The antiphospholipid syndrome (APS) is an autoimmune disease characterized by a markedly increased risk of thromboses and cardiovascular diseases resulting from elevated levels of circulating antiphospholipid antibodies (aPL). Alterations in the function of vascular cells induced by aPL underlie these outcomes;however, the molecular basis of aPL action is not clear. Our recently completed studies indicate that aPL isolated from APS patients fully antagonize endothelial nitric oxide synthase (eNOS) through impaired phosphorylation of the enzyme at S1177 via the phosphatase PP2A. aPL inhibition of eNOS results in increases in endothelial-leukocyte adhesion and thrombosis. We have also discovered that the cell surface receptor, apolipoprotein E receptor 2 (apoER2) is required for induction of vascular dysfunction by aPL. The overall goals of the proposed research are first to determine the molecular basis of aPL-apoER2 actions and second to test novel interventions directed at the mechanism.
Aim 1 will determine how aPL-apoER2 induces vascular dysfunction. The requirement for the adaptor molecule Dab-1 will be tested in cultured endothelial cells and isolated platelets using loss-of-function strategy. Using intravital microscopy, the in vivo role of Dab-1 in aPL-induced leukocyte adhesion and thrombus formation will be assessed in wild-type vs. knock-in mice that express mutant apoER2 incapable of interacting with Dab-1. We will also determine how aPL activates PP2A. Our focus will be to identify and characterize the regulatory B subunits of PP2A required for aPL-mediated eNOS antagonism. Furthermore, we will test if the in vivo effect of aPL on leukocyte adhesion and thrombus formation are mediated by impaired eNOS S1177 phosphorylation by using the S1177D eNOS knock-in mouse in which eNOS is constitutively-active and not amenable to dephosphorylation by PP2A.
Aim 2 will determine the critical aPL target cells in vivo. The bone marrow reconstitution between apoER2+/+ and apoER2-/- mice will be used to assess the role of bone-marrow derived platelets and monocytes. The specific role of endothelium will be tested by crossing floxed apoER2 mice with mice expressing Cre-recombinase regulated by endothelial cadherin promoter to delete apoER2 from endothelium. In both studies, we will use intravital microscopy to assay for aPL-induced leukocyte adhesion and thrombosis.
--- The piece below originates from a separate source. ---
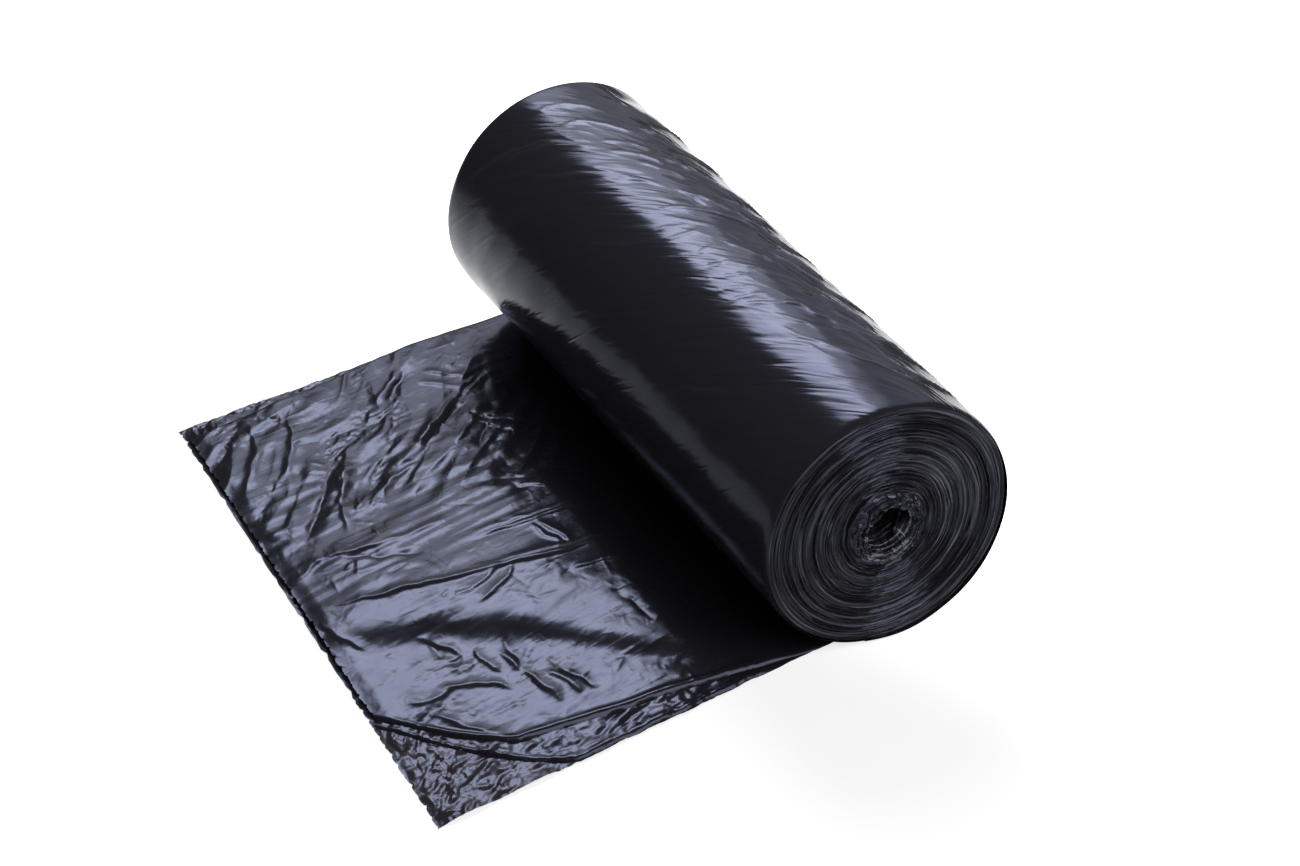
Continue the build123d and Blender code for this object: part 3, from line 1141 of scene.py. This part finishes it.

Aim 3 will test if novel interventions directed at apoER2- and eNOS- related mechanisms prevent the aPL-induced leukocyte adhesion and thrombosis. Experiments will explore whether an engineered antibody that promotes clearance of circulating aPL will prevent aPL-induced vascular responses. A blocking antibody or a small molecule that interferes aPL interaction with target cells will also be tested. The impact of provision of exogenous NO by Molsidomine treatment will also be assessed. Leukocyte adhesion and thrombosis induced by aPL will be assayed by intravital microscopy in wild-type mice. Together these aims will determine how aPL cause leukocyte adhesion and thrombosis and test potential therapeutic strategies to prevent aPL-mediated vascular dysfunction.
The goals of the proposed research project are to elucidate the molecular basis of APS using cultured cells and a series of complementary mouse models and to further test novel interventions directly based on these pathogenic mechanisms. We anticipate that the new knowledge gained will then be rapidly translated into new prophylactic or therapeutic strategies to combat the devastating impact of APS. Considering the staggering impact of vascular diseases on the patients suffering from APS, the goals of the research project are in line with the objectives of the National Institute of Health to address these disorders through medical research.